Future Search is a dynamic planning meeting used by groups around the world to transform and enhance an organization or community's capability for cooperative action. It is designed to convene stakeholder groups and visions and plans, and to establish commitment for action.
The stakeholder groups at this conference were representatives from: umbrella groups; government; education; business, travel, and tourism; philanthropy, community at large; historic and sites; museums; and special collections libraries. Issues for which common ground was established included:
Based on collective themes that emerged, the following activities and/or projects were identified as strategies to enhance the region's sense of place, increase its collective capacity, build its leadership, develop linkages, and create constituencies:
Regional Pride -- Create awareness and pride in regional arts and cultural assets. Based upon the belief that information increases pride, this group suggested 20 project ideas in four categories: marketing (themed advertising and partnerships), training (of public "frontliners," ambassadors, and board members), infrastructure (broad, web-based communications and information sharing), and product (signage, festivals, hotel packages, and other promotions).
Defining the Region and Telling its Story -- Define, understand, and communicate the sphere of Philadelphia -- its cultureshed. The parts make good sense only when the whole is grasped. Forces shaping the region's significance and identities (as they have evolved over time) including economics, politics, religion, education, and transportation need to be understood and interpreted. Related projects might include expanding the circle of collaboration, mapping the forces that defined the region, developing publications and exhibitions that tell its story, and tracking the emerging Mid-Atlantic Regional Humanities Center.
Maximizing Use of Regional Collections for Teaching and Research -- Create an umbrella organization -- an "institution without walls" -- to coordinate inter-institutional cooperation for research, scholarship, and teaching in the historical humanities. Institutionally, this organization would involve research libraries, museums, historic sites and colleges and universities. This new organization would promote knowledge about, access to, and use of the research collections across institutional boundaries. Through programs including fellowships, staff development, public events, technical assistance, and exhibitions, the Philadelphia region would better define itself as a destination for scholars, teachers, professionals and collectors.
Creating and Utilizing a Cultural Landscape Inventory --This will inform, provide context for, and enable planning and preservation of, and programming for, the region's landscape. A comprehensive, accessible database of the region's significant heritage resources (a Geographical Information System inventory) would serve as a widely used tool to support educational efforts, guide the expenditure of public and private funds, and optimize strategic planning. This inventory offers an objective, efficient solution for strategic management of numerous diverse cultural resources. It will facilitate collaboration among institutions, community-based organizations, and public agencies -- all contributors to, and users of, those resources.

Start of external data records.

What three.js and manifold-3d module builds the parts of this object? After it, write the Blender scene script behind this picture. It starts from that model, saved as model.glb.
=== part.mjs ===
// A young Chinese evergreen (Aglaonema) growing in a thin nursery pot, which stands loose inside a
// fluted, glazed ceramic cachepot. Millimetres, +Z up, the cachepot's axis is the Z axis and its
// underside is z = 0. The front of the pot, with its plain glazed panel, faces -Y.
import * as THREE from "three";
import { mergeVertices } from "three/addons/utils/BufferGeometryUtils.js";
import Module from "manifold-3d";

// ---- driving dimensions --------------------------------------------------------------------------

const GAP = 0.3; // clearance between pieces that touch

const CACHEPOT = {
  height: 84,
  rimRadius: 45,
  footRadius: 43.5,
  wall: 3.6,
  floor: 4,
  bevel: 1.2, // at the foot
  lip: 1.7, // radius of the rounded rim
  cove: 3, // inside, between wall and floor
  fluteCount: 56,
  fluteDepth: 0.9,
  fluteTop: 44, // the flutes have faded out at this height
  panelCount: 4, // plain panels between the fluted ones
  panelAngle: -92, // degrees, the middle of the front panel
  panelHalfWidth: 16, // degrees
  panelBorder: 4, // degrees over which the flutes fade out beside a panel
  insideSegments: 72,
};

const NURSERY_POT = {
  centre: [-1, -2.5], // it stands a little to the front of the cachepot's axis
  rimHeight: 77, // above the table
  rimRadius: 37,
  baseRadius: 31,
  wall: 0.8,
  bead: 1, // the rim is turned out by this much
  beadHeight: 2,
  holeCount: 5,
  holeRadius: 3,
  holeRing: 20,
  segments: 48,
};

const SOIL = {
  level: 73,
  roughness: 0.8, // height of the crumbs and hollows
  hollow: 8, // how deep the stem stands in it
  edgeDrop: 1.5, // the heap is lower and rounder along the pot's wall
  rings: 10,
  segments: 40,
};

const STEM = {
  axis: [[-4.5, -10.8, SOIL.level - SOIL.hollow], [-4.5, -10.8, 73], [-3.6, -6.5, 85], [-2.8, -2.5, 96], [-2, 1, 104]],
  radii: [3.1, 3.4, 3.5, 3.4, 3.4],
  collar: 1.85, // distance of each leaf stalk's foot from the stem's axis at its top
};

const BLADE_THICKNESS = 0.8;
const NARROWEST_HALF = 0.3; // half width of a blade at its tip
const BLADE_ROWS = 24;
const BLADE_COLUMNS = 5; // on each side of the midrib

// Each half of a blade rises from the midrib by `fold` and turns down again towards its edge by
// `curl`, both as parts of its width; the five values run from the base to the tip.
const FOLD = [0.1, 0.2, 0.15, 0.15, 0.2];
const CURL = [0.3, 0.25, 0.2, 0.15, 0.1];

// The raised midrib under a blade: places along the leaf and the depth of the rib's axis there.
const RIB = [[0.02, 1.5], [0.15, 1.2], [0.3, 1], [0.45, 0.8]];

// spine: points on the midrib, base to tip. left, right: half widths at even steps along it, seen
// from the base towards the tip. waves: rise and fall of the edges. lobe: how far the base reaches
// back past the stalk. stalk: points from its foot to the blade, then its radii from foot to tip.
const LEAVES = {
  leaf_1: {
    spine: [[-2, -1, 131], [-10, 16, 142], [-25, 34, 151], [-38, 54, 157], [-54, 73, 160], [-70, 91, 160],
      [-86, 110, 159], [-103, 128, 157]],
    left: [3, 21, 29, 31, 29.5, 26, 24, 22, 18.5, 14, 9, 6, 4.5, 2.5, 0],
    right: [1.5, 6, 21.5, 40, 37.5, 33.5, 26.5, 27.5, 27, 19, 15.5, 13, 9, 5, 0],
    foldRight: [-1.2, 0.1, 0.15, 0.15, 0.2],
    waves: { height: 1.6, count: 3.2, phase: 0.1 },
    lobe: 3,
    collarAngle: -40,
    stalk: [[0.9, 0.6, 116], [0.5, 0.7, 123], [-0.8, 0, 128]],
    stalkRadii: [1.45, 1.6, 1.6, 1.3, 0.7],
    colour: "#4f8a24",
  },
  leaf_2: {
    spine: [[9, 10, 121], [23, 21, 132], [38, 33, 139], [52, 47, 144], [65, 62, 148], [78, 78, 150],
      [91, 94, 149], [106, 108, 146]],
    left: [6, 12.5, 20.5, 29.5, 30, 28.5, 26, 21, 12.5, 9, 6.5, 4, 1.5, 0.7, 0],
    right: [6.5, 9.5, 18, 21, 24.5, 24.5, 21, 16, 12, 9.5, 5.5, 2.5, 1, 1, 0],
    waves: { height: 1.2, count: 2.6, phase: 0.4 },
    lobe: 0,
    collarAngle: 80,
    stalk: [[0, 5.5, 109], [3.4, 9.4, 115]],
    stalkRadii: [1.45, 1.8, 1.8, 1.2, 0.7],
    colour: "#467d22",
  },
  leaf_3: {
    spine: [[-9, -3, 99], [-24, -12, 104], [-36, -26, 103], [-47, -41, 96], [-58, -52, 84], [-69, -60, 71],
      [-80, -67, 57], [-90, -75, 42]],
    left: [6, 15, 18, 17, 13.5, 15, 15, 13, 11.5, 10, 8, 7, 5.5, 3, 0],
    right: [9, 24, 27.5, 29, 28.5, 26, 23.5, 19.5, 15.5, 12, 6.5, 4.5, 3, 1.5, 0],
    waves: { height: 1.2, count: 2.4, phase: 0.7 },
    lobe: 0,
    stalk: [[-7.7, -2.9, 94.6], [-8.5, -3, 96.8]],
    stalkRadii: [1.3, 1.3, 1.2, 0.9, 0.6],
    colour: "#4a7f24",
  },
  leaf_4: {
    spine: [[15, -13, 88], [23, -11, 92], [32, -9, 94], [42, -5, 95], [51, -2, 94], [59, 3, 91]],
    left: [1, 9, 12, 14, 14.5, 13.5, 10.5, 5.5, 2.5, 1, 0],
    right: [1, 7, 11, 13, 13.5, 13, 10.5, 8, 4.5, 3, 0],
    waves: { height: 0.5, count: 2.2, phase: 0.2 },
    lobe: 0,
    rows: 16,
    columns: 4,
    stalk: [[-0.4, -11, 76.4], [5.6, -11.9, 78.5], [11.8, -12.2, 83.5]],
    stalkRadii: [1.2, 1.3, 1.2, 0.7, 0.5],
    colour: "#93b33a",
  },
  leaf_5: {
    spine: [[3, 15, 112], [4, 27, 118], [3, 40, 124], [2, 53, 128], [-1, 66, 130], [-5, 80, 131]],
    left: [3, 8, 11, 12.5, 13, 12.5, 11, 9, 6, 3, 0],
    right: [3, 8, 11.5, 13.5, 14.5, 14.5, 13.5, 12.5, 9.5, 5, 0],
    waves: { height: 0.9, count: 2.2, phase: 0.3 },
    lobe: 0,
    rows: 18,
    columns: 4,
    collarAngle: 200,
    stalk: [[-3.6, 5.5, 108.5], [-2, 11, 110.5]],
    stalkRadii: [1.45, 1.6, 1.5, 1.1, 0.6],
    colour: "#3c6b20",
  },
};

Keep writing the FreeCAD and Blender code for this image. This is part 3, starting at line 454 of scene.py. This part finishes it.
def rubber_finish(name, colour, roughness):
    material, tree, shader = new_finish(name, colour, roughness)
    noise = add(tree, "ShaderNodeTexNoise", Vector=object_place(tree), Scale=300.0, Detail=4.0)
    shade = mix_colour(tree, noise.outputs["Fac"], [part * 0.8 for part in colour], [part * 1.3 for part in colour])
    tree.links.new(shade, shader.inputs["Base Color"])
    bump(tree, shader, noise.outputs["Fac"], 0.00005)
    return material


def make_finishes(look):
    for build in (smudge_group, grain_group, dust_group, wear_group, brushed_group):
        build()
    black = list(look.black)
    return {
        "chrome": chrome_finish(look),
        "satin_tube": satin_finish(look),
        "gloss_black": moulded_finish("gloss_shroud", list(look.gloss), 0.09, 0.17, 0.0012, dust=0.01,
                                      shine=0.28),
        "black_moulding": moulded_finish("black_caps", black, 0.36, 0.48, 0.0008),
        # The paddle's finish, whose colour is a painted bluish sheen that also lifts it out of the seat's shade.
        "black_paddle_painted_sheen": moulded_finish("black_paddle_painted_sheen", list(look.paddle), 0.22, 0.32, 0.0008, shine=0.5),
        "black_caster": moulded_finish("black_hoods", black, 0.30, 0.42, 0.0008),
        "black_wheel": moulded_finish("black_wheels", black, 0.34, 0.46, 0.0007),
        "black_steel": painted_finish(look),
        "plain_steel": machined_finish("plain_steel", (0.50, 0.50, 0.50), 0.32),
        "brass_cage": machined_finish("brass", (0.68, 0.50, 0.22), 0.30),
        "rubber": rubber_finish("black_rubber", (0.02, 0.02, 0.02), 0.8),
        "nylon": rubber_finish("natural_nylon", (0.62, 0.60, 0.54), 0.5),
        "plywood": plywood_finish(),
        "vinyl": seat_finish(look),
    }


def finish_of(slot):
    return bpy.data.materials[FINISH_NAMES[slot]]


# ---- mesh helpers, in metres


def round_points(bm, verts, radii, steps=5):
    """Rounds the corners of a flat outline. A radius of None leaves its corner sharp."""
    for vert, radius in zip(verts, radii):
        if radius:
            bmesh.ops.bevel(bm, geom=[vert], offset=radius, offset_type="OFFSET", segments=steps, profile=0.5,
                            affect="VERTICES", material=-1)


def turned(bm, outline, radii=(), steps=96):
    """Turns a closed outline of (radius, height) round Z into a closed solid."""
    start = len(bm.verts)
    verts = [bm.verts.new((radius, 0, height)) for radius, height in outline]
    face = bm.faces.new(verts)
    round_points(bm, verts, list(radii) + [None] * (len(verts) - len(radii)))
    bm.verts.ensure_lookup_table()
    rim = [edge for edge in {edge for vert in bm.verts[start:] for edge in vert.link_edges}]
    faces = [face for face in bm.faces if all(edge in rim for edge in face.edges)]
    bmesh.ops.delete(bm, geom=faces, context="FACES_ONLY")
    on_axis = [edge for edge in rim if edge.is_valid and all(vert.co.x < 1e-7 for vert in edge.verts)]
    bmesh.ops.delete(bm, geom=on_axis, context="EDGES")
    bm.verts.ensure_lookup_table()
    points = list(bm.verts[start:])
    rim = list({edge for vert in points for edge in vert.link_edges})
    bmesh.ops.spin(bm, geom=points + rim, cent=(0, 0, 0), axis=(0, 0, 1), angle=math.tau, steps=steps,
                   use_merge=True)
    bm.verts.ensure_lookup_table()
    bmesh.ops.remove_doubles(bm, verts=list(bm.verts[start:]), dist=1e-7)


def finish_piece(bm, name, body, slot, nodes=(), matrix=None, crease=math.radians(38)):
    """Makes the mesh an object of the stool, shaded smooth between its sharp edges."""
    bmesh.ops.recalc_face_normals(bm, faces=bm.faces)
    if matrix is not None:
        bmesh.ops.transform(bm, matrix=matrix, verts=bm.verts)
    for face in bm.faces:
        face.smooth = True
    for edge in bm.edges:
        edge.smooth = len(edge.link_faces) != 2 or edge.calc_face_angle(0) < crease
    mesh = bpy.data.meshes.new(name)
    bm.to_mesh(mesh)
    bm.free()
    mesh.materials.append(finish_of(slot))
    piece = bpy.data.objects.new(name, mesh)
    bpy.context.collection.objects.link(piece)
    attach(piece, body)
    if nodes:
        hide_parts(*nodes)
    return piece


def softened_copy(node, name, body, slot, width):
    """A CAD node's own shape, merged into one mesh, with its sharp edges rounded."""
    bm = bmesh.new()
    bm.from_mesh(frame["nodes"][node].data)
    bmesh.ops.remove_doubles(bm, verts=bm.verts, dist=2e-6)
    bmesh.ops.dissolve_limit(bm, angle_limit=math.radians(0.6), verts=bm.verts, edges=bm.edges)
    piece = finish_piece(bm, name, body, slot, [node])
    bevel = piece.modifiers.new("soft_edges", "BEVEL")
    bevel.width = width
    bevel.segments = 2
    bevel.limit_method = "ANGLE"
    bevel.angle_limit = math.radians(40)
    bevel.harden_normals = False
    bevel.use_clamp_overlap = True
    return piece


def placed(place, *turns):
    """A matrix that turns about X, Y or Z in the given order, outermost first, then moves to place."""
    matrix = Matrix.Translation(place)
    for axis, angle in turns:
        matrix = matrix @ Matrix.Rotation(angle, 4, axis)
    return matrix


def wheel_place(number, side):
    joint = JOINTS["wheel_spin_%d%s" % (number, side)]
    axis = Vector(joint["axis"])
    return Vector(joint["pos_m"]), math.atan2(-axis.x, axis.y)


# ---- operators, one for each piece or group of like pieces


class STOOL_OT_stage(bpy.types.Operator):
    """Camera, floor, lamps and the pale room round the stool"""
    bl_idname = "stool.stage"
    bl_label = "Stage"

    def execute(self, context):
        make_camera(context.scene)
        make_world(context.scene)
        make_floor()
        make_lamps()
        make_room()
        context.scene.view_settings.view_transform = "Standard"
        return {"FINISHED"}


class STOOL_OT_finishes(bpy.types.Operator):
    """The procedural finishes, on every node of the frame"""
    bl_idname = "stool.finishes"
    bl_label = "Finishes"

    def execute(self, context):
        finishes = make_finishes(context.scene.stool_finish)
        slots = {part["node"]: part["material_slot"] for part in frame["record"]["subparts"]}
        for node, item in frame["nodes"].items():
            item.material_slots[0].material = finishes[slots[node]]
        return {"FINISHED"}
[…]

Creating Partnerships for Lifelong Learning -- Expand cultural-arts resources and programs to support lifelong learning opportunities, and make education more broad based. Identify how arts and culture resources can have a significant and desirable impact in the region's schools. Expand programs that support intergenerational learning. Expose children to activities that introduce them to related career opportunities. Create sustainable arts and cultural programs.
Collections Storage and Conservation -- Collection-based institutions will determine the feasibility and create an action plan to develop a centrally located cooperative collections storage and research facility. This will also contain a conservation laboratory, space for staff training, meetings, preservation workshops, educational programs, exhibition development, and scholarly research.
Technology and Transportation -- Develop a planning process and a plan to guide information and audience sharing within the region's cultural institutions in three ways: among the institutions themselves; from the institutions to their targeted audiences; and bringing targeted audiences to the institutions.
Improving Relationships within the Political Culture of the Region -- Develop more effective relationships with elected and appointed governmental officials. The cultural community must have consensus as to its message. When communicated in the political environment, this message can be used to position the cultural community within political culture. This effort should include cultural institutions, their funders and other community organizations. Action steps would include: developing a common message; conducting a feasibility study on the impact of a regional cultural tax; developing coalitions with non-arts organizations; educating the mayor's advisors about cultural resources; inviting politicians to speak to or co-host cultural events; and determining how requests to politicians will affect that politician's constituency.
Measuring the progress and impact of the conference was a desired additional outcome. A group will be convened again on February 25, 2000 to critique the full "A Sense of Place" conference report, after widespread dissemination. This group should meet two or three times a year, and include monitoring and perhaps reporting on the progress of various action plans. The distribution of the Future Search report should be monitored with a view to increase and broaden the involvement of regional business and political communities. Reactions to the report should be invited and obtained.